Sono passati dieci anni dal maledetto 1° novembre 2014, la notte di Halloween. Diciamolo subito: fa tremendamente male ricordare quella data, perché ‘contiene’ una storia ricca di dolore e di disperazione. Con annessi e connessi, non solo per la vittima ma anche per chi si è macchiato della morte di un giovane.
Il ricordo del brutale pestaggio costato la vita a Manuele Iacconi, 34 anni, imprenditore, e il ferimento dell’amico, l’ex corridore professionista Matteo Lasurdi, tutti e due di Piano di Mommio, è ancora scolpito nella memoria non solo dei suoi familiari o degli amici. Anche chi è interessato della vicenda, investigatori, cronisti e semplici cittadini, quando se ne parla, sentono i brividi sulla pelle, lo sgomento che disorienta, una sequenza di violenza brutale, gratuita, senza freni, primordiale.Violenza brutale, che ha visto in veste di picchiatori – a mani nude ma soprattutto utilizzando un casco da moto – quattro giovani, due minorenni e due maggiorenni. Tutti condannati. Solo uno se l’è cavata con una pena più lieve, perché non era stato coinvolto nel pestaggio mortale di Manuele, ma solo nel ferimento di Matteo Lasurdi.
Veniamo al dunque. Sono le 1,45 del 1° novembre 2014, la notte di Halloween. Una notte che diciassette anni prima era stata macchiata da un altro delitto (la vittima si chiamava Francesco Pignati) frutto di un litigio fra giovani in un locale: la lama di un coltellino, un colpo al petto, la recisione della base dell’aorta. Un’emorragia mortale.
Da anni Halloween è da ‘santificare’ laicamente, la città lo vive, non può farne a meno. Così quel 1° novembre dopo la mezzanotte, Viareggio vede stemperarsi le tante feste organizzate nei locali. C’è tanta gente in giro anche a quell’ora. In via Coppino, in Darsena, all’altezza del semaforo un’auto con quattro giovani – fra questi Manuele e Matteo, che hanno partecipato ad una cena al Club Nautico – rimane imbottigliata: ci sono giovani in mezzo alla strada, probabilmente un po’ alticci. La sequenza è tanto banale quanto drammatica: ai colpi di clacson con l’invito a spostarsi, la risposta è pugni contro i finestrini laterali. "Io e Manuele siamo scesi dall’auto per capire che cosa stesse succedendo", raccontò poche ore dopo Matteo Lasurdi.

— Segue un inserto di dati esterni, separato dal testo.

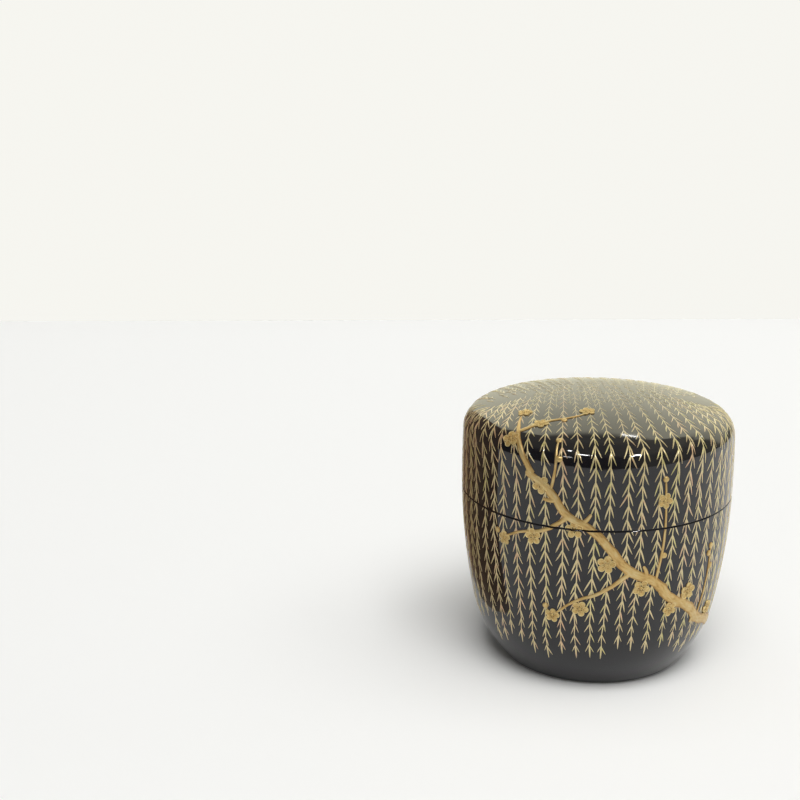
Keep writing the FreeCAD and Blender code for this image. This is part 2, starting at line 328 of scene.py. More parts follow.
class Outline:
    """The closed caddy's half section, as tangent arcs from the foot up to the lid's centre."""

    def __init__(self, shape):
        half = shape.diameter / 2
        belly = (half - shape.belly_radius, shape.widest_height)
        side = (half - shape.lid_side_radius, shape.widest_height)
        dome = (0, shape.height - shape.dome_radius)
        turn = math.asin((shape.belly_foot_height - shape.widest_height) / shape.belly_radius)
        foot = on_arc(belly, shape.belly_radius - shape.foot_arc_radius, turn)
        foot_turn = math.asin(-foot[1] / shape.foot_arc_radius)
        shoulder = self.shoulder(shape, side, dome)
        self.arcs = [
            (foot, shape.foot_arc_radius, foot_turn, turn),
            (belly, shape.belly_radius, turn, 0),
            (side, shape.lid_side_radius, 0, direction(side, shoulder)),
            (shoulder, shape.shoulder_radius, direction(side, shoulder), direction(dome, shoulder)),
            (dome, shape.dome_radius, direction(dome, shoulder), math.pi / 2),
        ]
        self.whole = sum(radius * (end - start) for centre, radius, start, end in self.arcs)
        self.cup_way = self.way_to(shape.seam_height)
        self.lid_way = self.whole - self.cup_way

    @staticmethod
    def shoulder(shape, side, dome):
        """Centre of the shoulder's arc, which touches the lid's side and its dome."""
        side_reach = shape.lid_side_radius - shape.shoulder_radius
        dome_reach = shape.dome_radius - shape.shoulder_radius
        across = dome[0] - side[0]
        up = dome[1] - side[1]
        between = math.hypot(across, up)
        along = (between**2 + side_reach**2 - dome_reach**2) / (2 * between)
        aside = math.sqrt(side_reach**2 - along**2)
        return (
            side[0] + (along * across - aside * up) / between,
            side[1] + (along * up + aside * across) / between,
        )

    def strokes(self, inset, low, high):
        """The outside between two heights, set in by a coat, as arcs to draw from low to high."""
        found = []
        for centre, full_radius, start, end in self.arcs:
            radius = full_radius - inset
            start = max(start, angle_at(centre, radius, low))
            end = min(end, angle_at(centre, radius, high))
            if end > start:
                found.append((centre, radius, start, end))
        return found

    def radius_at(self, inset, height):
        """Radius of the inset outside at a height."""
        for centre, full_radius, start, end in self.arcs:
            radius = full_radius - inset
            angle = angle_at(centre, radius, height)
            if start - 1e-6 <= angle <= end + 1e-6:
                return centre[0] + radius * math.cos(angle)
        raise ValueError("that height is off the caddy")

    def way_to(self, height):
        """Way along the outside from the foot up to a height."""
        way = 0
        for centre, radius, start, end in self.arcs:
            way += radius * (min(end, max(start, angle_at(centre, radius, height))) - start)
        return way

    def at(self, way):
        """Radius, height and the normal's elevation at a way up the outside."""
        left = way
        for centre, radius, start, end in self.arcs:
            if left <= radius * (end - start):
                break
            left -= radius * (end - start)
        angle = min(start + left / radius, math.pi / 2)
        return (*on_arc(centre, radius, angle), angle)

    def way_of_share(self, share):
        """Way up the outside for a share, which is 1 at the seam and 2 at the lid's centre."""
        return self.cup_way * min(share, 1) + self.lid_way * max(share - 1, 0)

    def spot(self, azimuth, way, lift):
        """Point at a place on the outside, lifted off it."""
        radius, height, angle = self.at(way)
        out = radius + lift * math.cos(angle)
        up = height + lift * math.sin(angle)
        return Vector((out * math.sin(azimuth), -out * math.cos(azimuth), up))

    def moved(self, azimuth, way, across, down):
        """The place reached from another by going across and down along the surface."""
        down_way = self.whole - way
        if down_way < FLAT_TOP:
            x = (down_way + down) * math.sin(azimuth) + across * math.cos(azimuth)
            y = -(down_way + down) * math.cos(azimuth) + across * math.sin(azimuth)
            return math.atan2(x, -y), self.whole - math.hypot(x, y)
        way = way - down
        return azimuth + across / self.at(way)[0], way


class Pen:
    """Draws a half section in the XZ plane, as by hand: a vertex is spun and extruded along it."""

    def __init__(self, start):
        deselect()
        bpy.ops.mesh.primitive_plane_add(size=MM, location=(start[0], 0, start[1]))
        bpy.ops.object.mode_set(mode="EDIT")
        bpy.ops.mesh.merge(type="CENTER")
        self.place = start

    def line(self, end):
        """Straight on to a point."""
        extrude((end[0] - self.place[0], 0, end[1] - self.place[1]))
        self.place = end

    def arc(self, centre, radius, start, end):
        """Along an arc, in steps of a few degrees."""
        turn = abs(end - start)
        steps = max(2, math.ceil(turn / ARC_ANGLE), math.ceil(radius * turn / ARC_CHORD))
        first = on_arc(centre, radius, start)
        if math.hypot(first[0] - self.place[0], first[1] - self.place[1]) > 1e-7:
            self.line(first)
        middle = (centre[0], 0, centre[1])
        bpy.ops.mesh.spin(steps=steps, angle=end - start, center=middle, axis=(0, 1, 0))
        self.place = on_arc(centre, radius, end)

    def arcs(self, strokes, backwards=False):
        """Along several arcs, from the first to the last or the other way."""
        if backwards:
            strokes = [(centre, radius, end, start) for centre, radius, start, end in reversed(strokes)]
        for stroke in strokes:
            self.arc(*stroke)

    def turned(self, name, steps):
        """The closed shell that the drawn section makes when it is turned round the axis."""
        bpy.ops.mesh.select_all(action="SELECT")
        bpy.ops.mesh.spin(steps=steps, angle=math.tau, center=(0, 0, 0), axis=(0, 0, 1))
        bpy.ops.mesh.select_all(action="SELECT")
        bpy.ops.mesh.remove_doubles(threshold=2e-6)
        end_edit()
        piece = named(name)
        smooth(piece, math.radians(35))
        return piece


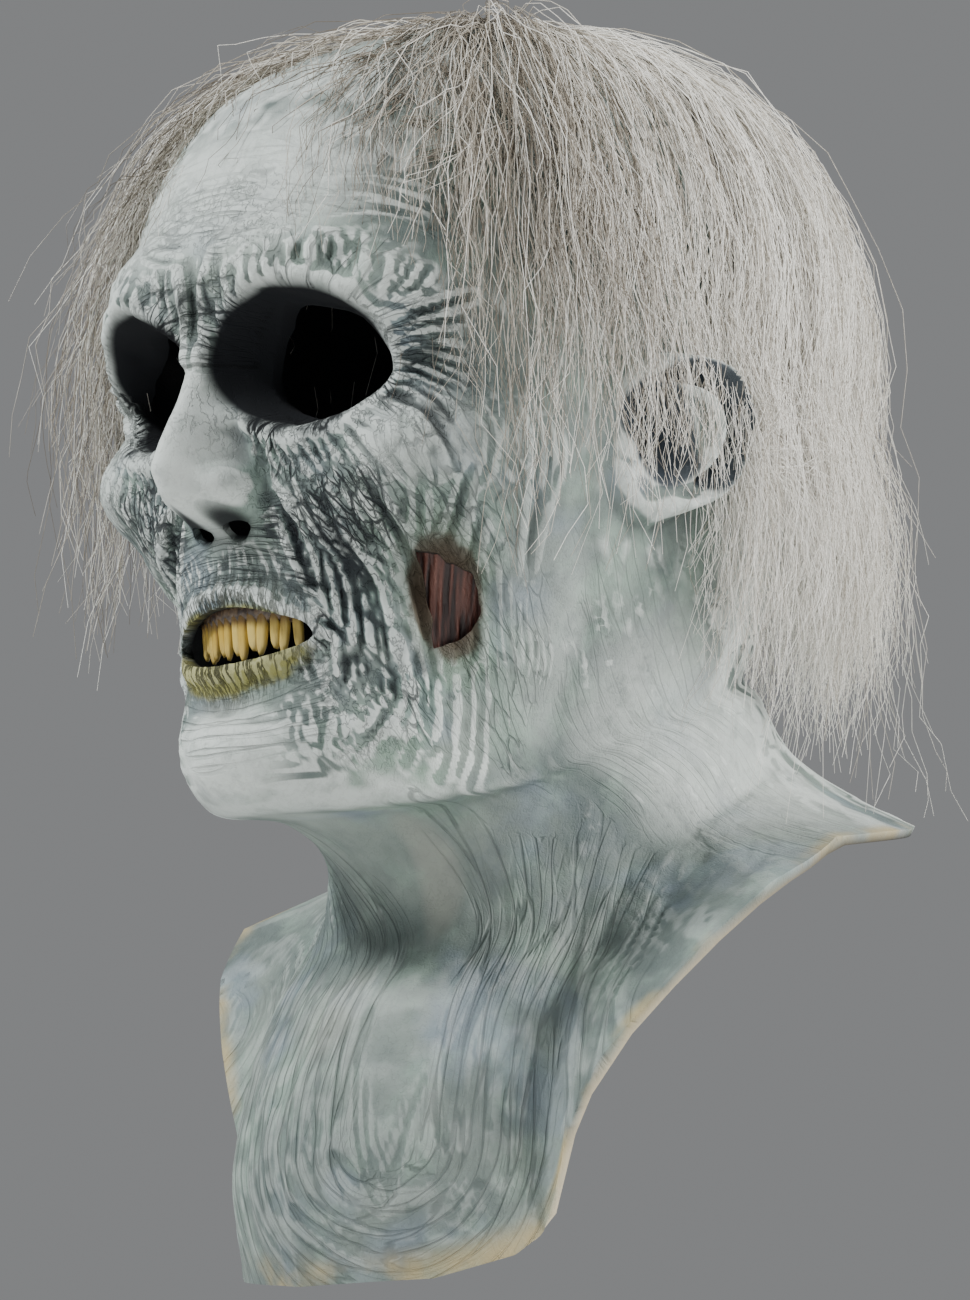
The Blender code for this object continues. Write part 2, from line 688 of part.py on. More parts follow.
def hair():
    """A thin wig: a cap that follows the scalp, and locks that hang from its edge."""
    columns = hair_columns()
    count = len(columns)
    angles = np.radians([c[0] for c in columns])
    hairline = np.array(HAIRLINE, float)
    edge = np.interp(np.abs(np.degrees(angles)), hairline[:, 0], hairline[:, 1])
    vertices = [np.array((0, 0, WALL + HAIR_GAP))]
    thick = [0.5]
    faces = []
    for angle, level in zip(angles, edge):
        levels = level * (np.arange(SCALP_CELLS) + 1) / SCALP_CELLS
        around = np.array((angle - 0.02, angle, angle + 0.02))
        patch = lofted(around, np.concatenate(((levels[0] / 2,), levels)))
        vertices += list(patch[1:, 1] + outward(patch)[1:, 1] * HAIR_GAP)
        back = 0.3 + 0.7 * ramp(0.5, 1.6, abs(angle))
        thick += [0.5 + (back - 0.5) * ramp(0, 1, (i + 1) / SCALP_CELLS) for i in range(SCALP_CELLS)]
    for j in range(count):
        faces.append((0, 1 + j * SCALP_CELLS, 1 + (j + 1) % count * SCALP_CELLS))
        for i in range(SCALP_CELLS - 1):
            a = 1 + j * SCALP_CELLS + i
            b = 1 + (j + 1) % count * SCALP_CELLS + i
            faces.append((a, a + 1, b + 1, b))
    roots = [1 + j * SCALP_CELLS + SCALP_CELLS - 1 for j in range(count)]
    last = roots
    for i in range(LOCK_CELLS):
        share = (i + 1) / LOCK_CELLS
        previous, last = last, [None] * count
        for j, (angle, middle, tip, lift, ridge) in enumerate(columns):
            if tip is None:
                continue
            start = vertices[roots[j]]
            turn = math.radians(middle + (angle - middle) * (1 - 0.8 * share**2))
            reach = math.hypot(start[0], start[1] + HALF_DEPTH * 0.08)
            reach += lift / 100 * HAIR_LIFT * math.sin(math.pi / 2 * share) ** 0.6
            reach += LOCK_RIDGE * ridge * (1 - share)
            height = start[2] + (above_chin(tip) - start[2]) * share
            last[j] = len(vertices)
            back = -HALF_DEPTH * 0.08 - reach * math.cos(turn)
            vertices.append(np.array((reach * math.sin(turn), back, height)))
            thick.append(thick[roots[j]] * (1 - 0.6 * share))
        for j in range(count - 1):
            same_lock = columns[j][2] is not None and columns[j][1] == columns[j + 1][1]
            if same_lock:
                faces.append((previous[j], last[j], last[j + 1], previous[j + 1]))
    part = new_object("hair", mesh_of(vertices, faces), (0.55, 0.52, 0.47), 0.6)
    group = part.vertex_groups.new(name="thickness")
    for index, weight in enumerate(thick):
        group.add([index], float(weight), "REPLACE")
    shell = part.modifiers.new("thickness", "SOLIDIFY")
    shell.thickness = HAIR_THICKNESS
    shell.vertex_group = "thickness"
    shell.offset = 1
    return part


for old in list(bpy.data.objects):
    bpy.data.objects.remove(old)
cut_openings(latex_wall())
cheek_flesh()
upper_teeth()
hair()
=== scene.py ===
# Looks of the ghoul mask: folded latex skin, teeth, raw cheek and long thin hair.
# Lengths are in metres. The face looks along -Y, and angles are counted from the face
# towards the wearer's left.

import math

import bmesh
import bpy
import numpy as np
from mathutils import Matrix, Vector
from mathutils.bvhtree import BVHTree
from mathutils.kdtree import KDTree


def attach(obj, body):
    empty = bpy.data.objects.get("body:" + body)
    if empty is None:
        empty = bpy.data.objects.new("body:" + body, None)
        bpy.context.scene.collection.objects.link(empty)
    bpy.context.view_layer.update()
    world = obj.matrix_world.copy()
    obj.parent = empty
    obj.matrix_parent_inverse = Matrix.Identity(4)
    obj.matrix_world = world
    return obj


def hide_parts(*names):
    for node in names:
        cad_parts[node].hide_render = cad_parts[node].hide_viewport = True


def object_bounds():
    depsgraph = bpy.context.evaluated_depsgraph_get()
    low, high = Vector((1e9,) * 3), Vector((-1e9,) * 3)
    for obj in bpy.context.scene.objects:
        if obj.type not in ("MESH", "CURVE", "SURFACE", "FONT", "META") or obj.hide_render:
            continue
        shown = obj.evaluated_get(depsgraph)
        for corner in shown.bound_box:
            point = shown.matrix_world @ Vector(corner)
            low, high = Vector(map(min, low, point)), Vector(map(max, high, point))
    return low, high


mm = 0.001
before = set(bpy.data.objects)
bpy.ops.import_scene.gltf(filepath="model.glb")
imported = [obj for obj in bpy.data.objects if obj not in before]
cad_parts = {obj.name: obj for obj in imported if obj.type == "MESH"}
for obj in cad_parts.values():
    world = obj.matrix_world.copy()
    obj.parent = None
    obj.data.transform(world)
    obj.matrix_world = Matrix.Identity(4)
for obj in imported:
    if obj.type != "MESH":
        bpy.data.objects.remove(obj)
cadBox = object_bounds()
cadBox = [[float(v) for v in corner] for corner in cadBox]
print("frame loaded")


head = {
    "height": 252 * mm,  # chin to crown
    "halfWidth": 85 * mm,
    "halfDepth": 121 * mm,
    "neckHalfWidth": 64 * mm,
    "neckHalfDepth": 72 * mm,
    "shoulderHalf": 114 * mm,
    "bibDrop": 136 * mm,
    "wall": 3 * mm,
    "columnSteps": ((0, 74, 0.72), (74, 112, 1.3), (112, 180, 3.0)),  # from, to, step in degrees
    "innerColumnSteps": ((0, 60, 3.0), (60, 180, 6.5)),
    "rowSteps": ((0, 4.6, 3.4), (4.6, 13.8, 1.12), (13.8, 20, 1.7)),  # from, to section, step in mm
    "innerRowSteps": ((0, 5, 7), (5, 13, 3.6), (13, 20, 5)),
}
chinZ = head["wall"] - head["height"]

# in percent: heights above the chin (front, back), middle behind the crown, and reach at
# 0, 45, 90, 135 and 180 degrees
headSections = (
    (98.8, 98.8, -1.6, 24, 26.5, 30, 27.5, 24),
    (95.3, 95.3, -5, 47, 52, 57.5, 53, 47),
    (88.4, 88.4, -6.5, 71, 78, 81.5, 80, 73),
    (79.5, 79, -6.5, 86, 92, 94, 95, 90),
    (70.5, 69, -6.5, 94.5, 98.5, 100, 101.5, 100),
    (61.2, 58, -8, 97, 102, 100, 102, 103),
    (51.5, 47.3, -9.7, 90, 100.5, 99, 98.5, 100),
    (42, 38, -11.3, 87, 102, 96.5, 93, 93.5),
    (32.5, 32.5, -11.3, 83.5, 92.5, 92, 89, 87),
    (22, 28.7, -9.7, 83, 80.5, 85, 85, 82),
    (15.5, 26.4, -8, 85, 74.5, 80.5, 82.5, 79),
    (6.2, 24.4, -6.5, 90, 68, 76, 79, 76.5),
    (1.2, 22.9, -3.2, 84.5, 64.5, 73.5, 75, 74),
)
neckSections = (
    (0.4, 21.3, 6.5, 114, 93, 98, 110, 114),
    (-4.7, 19.4, 16, 100, 96, 100, 104, 103),
    (-11.6, 17, 17.7, 100, 99, 103, 107, 108),
)
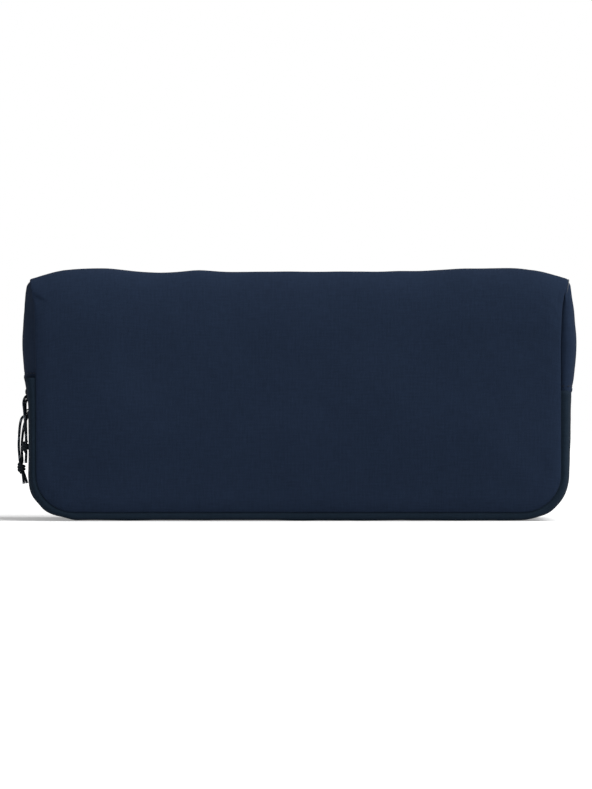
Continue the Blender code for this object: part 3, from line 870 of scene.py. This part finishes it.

Il dopo è la mattanza. Pugni in faccia. Aggrediti e picchiati. Manuele viene colpito ripetutamente con un casco. Il primo a sferrare il colpo è un maggiorenne, ma sarà poi un minorenne ad accanirsi contro il giovane imprenditore di Piano di Mommio, riducendolo in fin di vita. Ma ci sono altri ragazzi che partecipano al pestaggio. Senza freni. Senza che nessuno dica ‘ora basta’. Senza un attimo di pentimento. La violenza è cieca. Matteo se la caverà con una prognosi di trenta giorni. È invece riservatissima quella dell’amico fraterno: la testa è stata martirizzata. E per un mese Matteo continuerà a rimanere aggrappato alla vita, sostenuto idealmente dallo sterminato numero di amici. Degli aggressori, subito dileguati, nessuna traccia anche se nei giorni successivi, la polizia riuscirà a dare un volto ed un nome agli aggressori: la sorpresa, ma fino ad un certo punto, è che due sono minorenni. Uno, auto accusandosi del pestaggio, si presenta in Commissariato.
Dopo un mese, il fascicolo per “tentato omicidio e lesioni volontarie gravissime” ha un drammatico sussulto in avanti: il cuore di Matteo cessa di battere. “Omicidio”. Una pioggia di lacrime bagna gli occhi e le strade di Viareggio e della Versilia: ‘Manu’ era diventato il figlio, il fratello, l’amico di tutti. Una cappa di dolore continuerà a sovrastare il periodo pre-natalizio. Troppo ‘grossa’ quella storia finita – ovviamente – anche nei Tg di prima serata, per giorni e giorni, della tv di Stato e di quelle commerciali. Certi fatti di cronaca nera, soprattutto quando in mezzo ci sono giovani, sono uno straordinario moltiplicatore di interesse morboso da parte del pubblico. Può sembrare disgustoso, ma purtroppo è così.
Dieci anni dopo, viene da chiedersi: Manuele ha avuto giustizia? Ci sono state le condanne, passate in giudicato, per i responsabili dell’aggressione mortale ma lasciare la vita terrena in quel modo, a 34 anni, dopo un mese di agonia, è a sua volta una condanna per i familiari, parenti e amici. Un macigno di dolore con il quale convivere giorno dopo giorno, nel resto della vita. Così è se vi pare.